------ AVAILABLE DATA ------

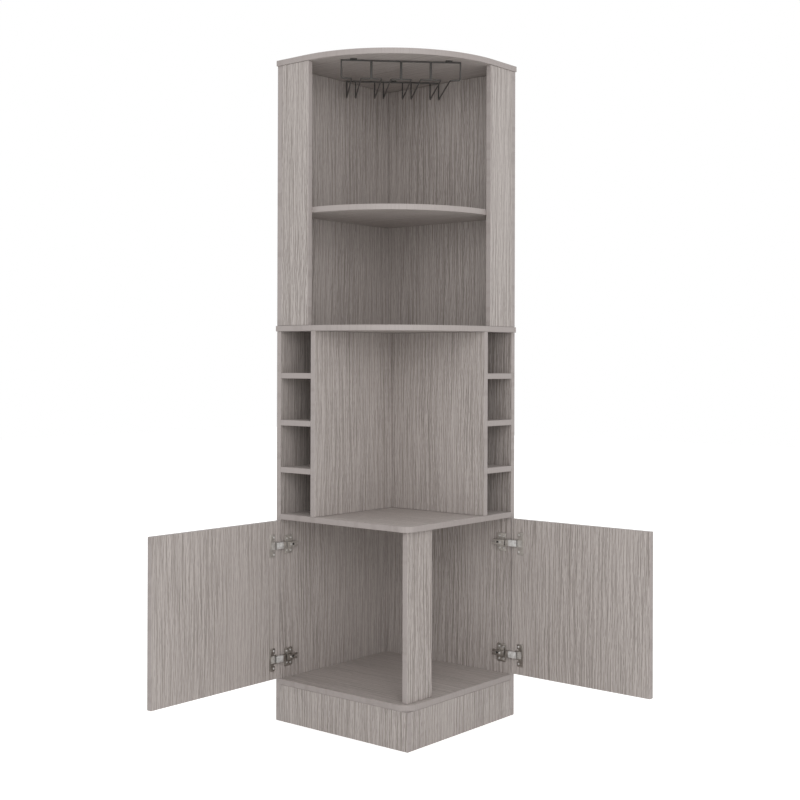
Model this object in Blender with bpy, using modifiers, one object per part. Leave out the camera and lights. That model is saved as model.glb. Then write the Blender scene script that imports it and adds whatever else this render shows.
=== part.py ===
"""Corner bar cabinet for the corner of a room, in metres, +Z up.

The origin is the outer back corner of the two walls, on the floor. The left wall runs
along -Y and the right wall along +X, so the front corner of the cabinet is at (SIDE, -SIDE).
The cupboard doors stand open, each in line with its wall. A piece of the right half is the
one of the left half laid over the cabinet's diagonal.
"""

import math

import bmesh
import bpy
from mathutils import Matrix, Vector

# The whole cabinet, and its boards
HEIGHT = 1.800
SIDE = 0.465
BOARD = 0.015
FIT = 0.0003
EDGE_SOFTENING = 0.0006

# Heights of the clear spaces, from the floor up: the upper bay takes what is left
PLINTH_HEIGHT = 0.0992
CUPBOARD_CLEAR = 0.434
CUBBY_CLEAR = 0.113
CUBBY_ROWS = 4
LOWER_BAY_CLEAR = 0.303

# Plan sizes of single boards
SHELF_CORNER_RADIUS = 0.028
PANEL_OVERHANG = 0.0025
PANEL_FRONT_RADIUS = 0.362
UPPER_SHELF_RADIUS = 0.334
CUBBY_WIDTH = 0.112
STILE_WIDTH = 0.101
POST_WIDTH = 0.101

# Doors
DOOR_OFFSET = 0.0025
DOOR_HINGE_GAP = 0.003
DOOR_SHELF_GAP = 0.0032
DOOR_FRONT_SETBACK = 0.002
DOOR_MEETING_GAP = 0.002
DOOR_POST_GAP = 0.001
LOWER_HINGE_RISE = 0.0535
UPPER_HINGE_DROP = 0.0665

# Hinge mounting plate: its own sizes, and places back from the wall's front edge
PLATE_THICKNESS = 0.0017
PLATE_LENGTH = 0.030
PLATE_HEIGHT = 0.050
PLATE_CORNER_RADIUS = 0.003
PLATE_SETBACK = 0.0155
PLATE_SCREW_INSET = 0.008
PLATE_SCREW_SPACING = 0.032
PLATE_SCREW_RADIUS = 0.0024
PLATE_SLOT_LENGTH = 0.0045
RIB_SETBACK = 0.0095
RIB_LENGTH = 0.019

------

> **THE TASK**: Copy out each line exactly.

> **OUTPUT FOR THIS TASK**:
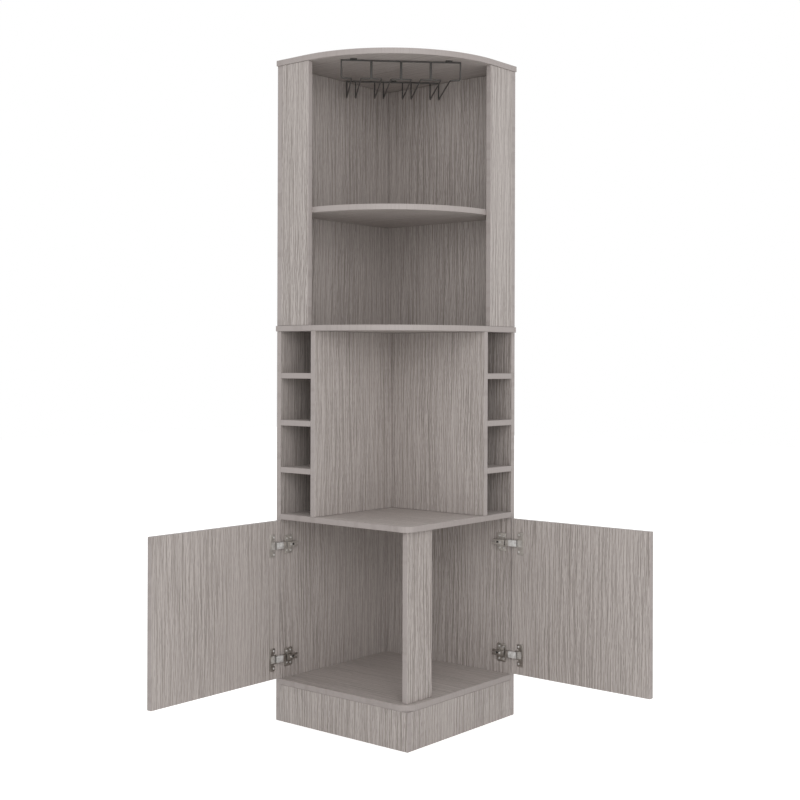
Model this object in Blender with bpy, using modifiers, one object per part. Leave out the camera and lights. That model is saved as model.glb. Then write the Blender scene script that imports it and adds whatever else this render shows.
=== part.py ===
"""Corner bar cabinet for the corner of a room, in metres, +Z up.

The origin is the outer back corner of the two walls, on the floor. The left wall runs
along -Y and the right wall along +X, so the front corner of the cabinet is at (SIDE, -SIDE).
The cupboard doors stand open, each in line with its wall. A piece of the right half is the
one of the left half laid over the cabinet's diagonal.
"""

import math

import bmesh
import bpy
from mathutils import Matrix, Vector

# The whole cabinet, and its boards
HEIGHT = 1.800
SIDE = 0.465
BOARD = 0.015
FIT = 0.0003
EDGE_SOFTENING = 0.0006

# Heights of the clear spaces, from the floor up: the upper bay takes what is left
PLINTH_HEIGHT = 0.0992
CUPBOARD_CLEAR = 0.434
CUBBY_CLEAR = 0.113
CUBBY_ROWS = 4
LOWER_BAY_CLEAR = 0.303

# Plan sizes of single boards
SHELF_CORNER_RADIUS = 0.028
PANEL_OVERHANG = 0.0025
PANEL_FRONT_RADIUS = 0.362
UPPER_SHELF_RADIUS = 0.334
CUBBY_WIDTH = 0.112
STILE_WIDTH = 0.101
POST_WIDTH = 0.101

# Doors
DOOR_OFFSET = 0.0025
DOOR_HINGE_GAP = 0.003
DOOR_SHELF_GAP = 0.0032
DOOR_FRONT_SETBACK = 0.002
DOOR_MEETING_GAP = 0.002
DOOR_POST_GAP = 0.001
LOWER_HINGE_RISE = 0.0535
UPPER_HINGE_DROP = 0.0665

# Hinge mounting plate: its own sizes, and places back from the wall's front edge
PLATE_THICKNESS = 0.0017
PLATE_LENGTH = 0.030
PLATE_HEIGHT = 0.050
PLATE_CORNER_RADIUS = 0.003
PLATE_SETBACK = 0.0155
PLATE_SCREW_INSET = 0.008
PLATE_SCREW_SPACING = 0.032
PLATE_SCREW_RADIUS = 0.0024
PLATE_SLOT_LENGTH = 0.0045
RIB_SETBACK = 0.0095
RIB_LENGTH = 0.019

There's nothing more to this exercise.